Not only has Curiosity sent back countless detailed photographs of Mars’ surface, it has also served as a test of what extended operations on Mars will look like in the future.
Curiosity has also found evidence for the prior existence of microbial life, and some scientists believe bacteria could still be lurking in the wetter corners of Mars’ surface–or just below it.
With discoveries like these coming in all the time, Curiosity is quickly exciting our desire to head out and explore, just like early NASA probes did for our fascination with the Moon.
​Commercial Resupply Services: NASA enlists the private sphere
Anyone who follows NASA knows that its budget has continued to shrink over the years. One of the ways NASA has overcome a lack of funds has been through programs like Commercial Resupply Services (CRS).

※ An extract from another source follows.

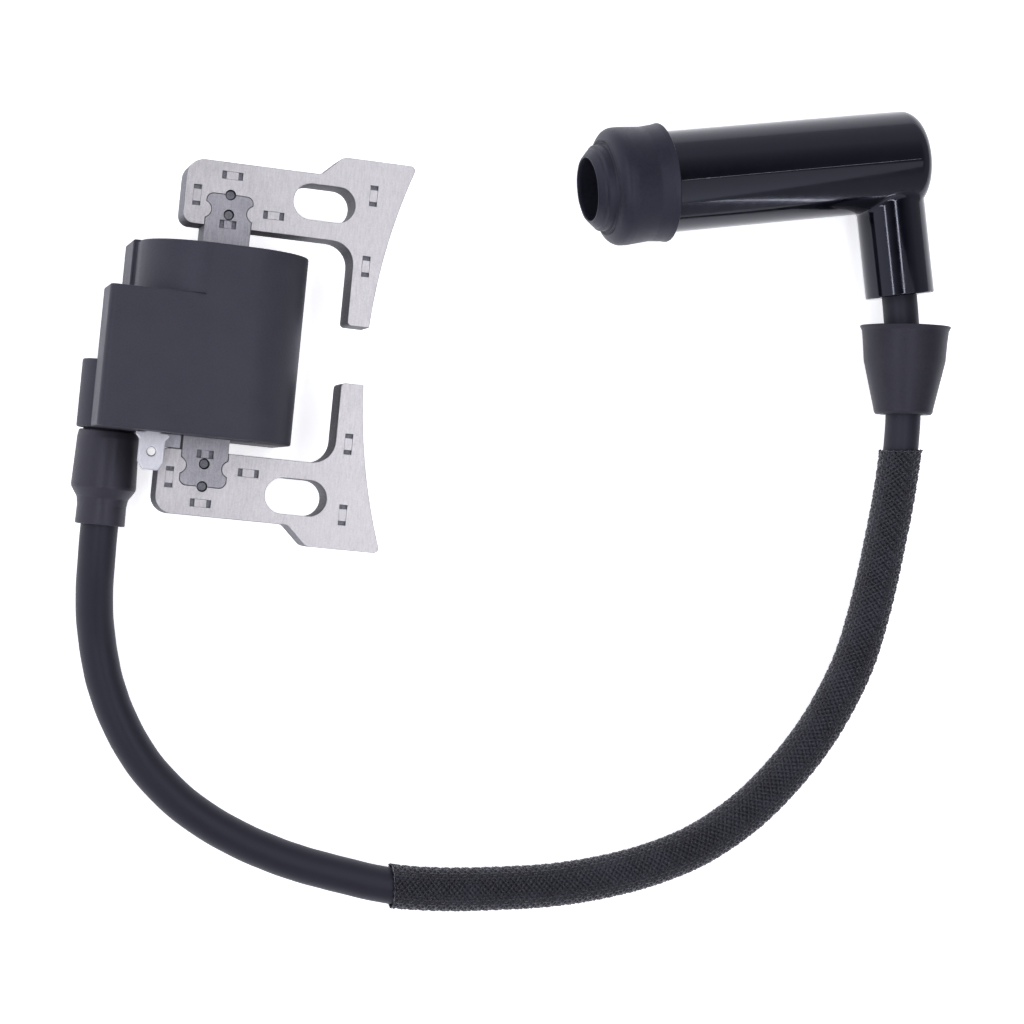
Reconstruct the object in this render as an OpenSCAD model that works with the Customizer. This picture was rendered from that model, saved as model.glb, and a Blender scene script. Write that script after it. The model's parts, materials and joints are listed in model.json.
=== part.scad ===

CRS began in 2008 and saw NASA join with two private US spacefaring companies: SpaceX and Orbital ATK. The first CRS cargo launch occurred on October 8, 2008, using a SpaceX “Dragon” unmanned cargo vessel. Since then over a dozen CRS missions have been flown, with a total of 20 scheduled for SpaceX and 10 for Orbital ATK.
SEE: NASA turns 60, and it’s reinventing itself for the SpaceX era (CNET)
​Commercial Crew Program
Since the last Space Shuttle launched in 2011, there have been no manned space flights launched by NASA, making this the longest gap without a manned launch in the history of the US space program.
A number of different Space Shuttle replacements were developed, though all have been cancelled, leading NASA to partner with the private sector to launch the Commercial Crew Program.
The partnership makes sense–NASA has already learned what it requires to take humans into space and return them safely to Earth. Coupled with the fact that the technology needed to do so is easier to produce than ever, and you have a recipe for a great partnership.
As of August 2018 astronauts have been selected to pilot two new experimental spacecraft built by SpaceX and Boeing. Tests of both vessels are scheduled for late 2018, and if successful commercial missions to the ISS should begin in 2019.
​Far beyond Earth: The Space Launch System
NASA may be working with the private sector to handle launches into Earth’s orbit, but it isn’t stopping there; in fact, NASA has already set its sights on Mars and has been building the rockets it needs to get there.
Designed to carry the Orion spacecraft far beyond Earth’s orbit, the Space Launch System (SLS) is a massive exploration-class rocket currently being built by NASA.
The SLS rocket stands a towering 322 feet tall (compared to the 180 ft rocket that took astronauts to the moon), can reach speeds of up to 24,500 mph, and produces 8.8 million pounds of thrust.
If all goes right with the SLS and Orion, we could soon be watching humans take their first steps on Martian soil–and all within a single lifetime of landing on the Moon.
​The future of NASA
t60 years of space exploration may be behind us, but there is an infinite future ahead. As NASA looks to building bases on Mars, sending probes into interstellar space, and photographing the deepest reaches of our universe, we’ll continue to be fascinated.
tExploring space may make us feel small, but it also makes us collectively larger. Humans, once bound to Earth’s surface, are slowly making their way out into the universe, and NASA is leading the way.